- [Data to process]
──────────────────────────────

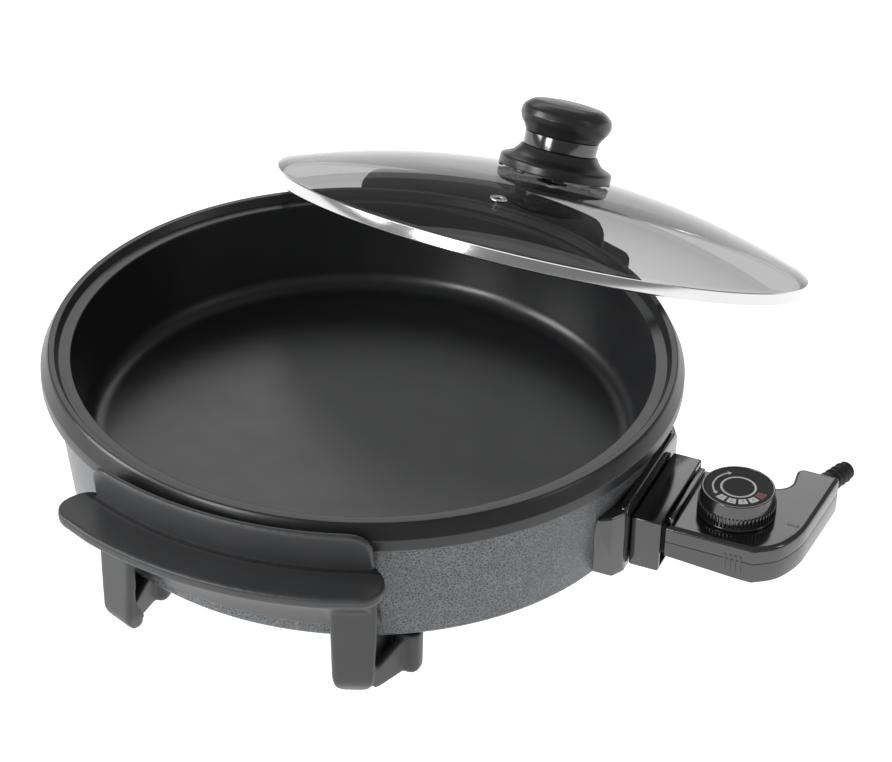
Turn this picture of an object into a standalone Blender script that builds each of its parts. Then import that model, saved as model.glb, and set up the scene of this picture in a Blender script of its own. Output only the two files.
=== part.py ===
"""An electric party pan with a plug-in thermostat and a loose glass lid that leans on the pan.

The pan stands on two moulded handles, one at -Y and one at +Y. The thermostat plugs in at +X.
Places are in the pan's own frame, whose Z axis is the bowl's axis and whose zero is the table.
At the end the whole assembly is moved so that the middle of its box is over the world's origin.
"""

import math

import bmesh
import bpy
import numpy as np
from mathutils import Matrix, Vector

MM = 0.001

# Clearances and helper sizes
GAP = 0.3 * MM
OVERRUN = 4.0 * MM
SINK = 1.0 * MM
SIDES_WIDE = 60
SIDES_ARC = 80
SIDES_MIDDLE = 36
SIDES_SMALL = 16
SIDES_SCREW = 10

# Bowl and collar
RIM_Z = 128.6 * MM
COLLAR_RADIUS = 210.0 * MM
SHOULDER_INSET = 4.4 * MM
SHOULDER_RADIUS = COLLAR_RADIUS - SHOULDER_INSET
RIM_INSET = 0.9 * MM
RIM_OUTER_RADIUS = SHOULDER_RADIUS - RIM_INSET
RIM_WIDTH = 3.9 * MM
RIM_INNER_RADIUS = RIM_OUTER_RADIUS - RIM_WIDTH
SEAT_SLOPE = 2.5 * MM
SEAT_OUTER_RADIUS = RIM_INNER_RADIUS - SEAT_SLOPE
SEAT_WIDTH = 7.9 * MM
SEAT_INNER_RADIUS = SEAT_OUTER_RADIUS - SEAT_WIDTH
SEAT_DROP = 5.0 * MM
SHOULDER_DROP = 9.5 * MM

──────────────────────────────

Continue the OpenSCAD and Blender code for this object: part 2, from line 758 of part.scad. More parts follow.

──────────────────────────────

Give only the number of lines in the material above that include the word "from".

2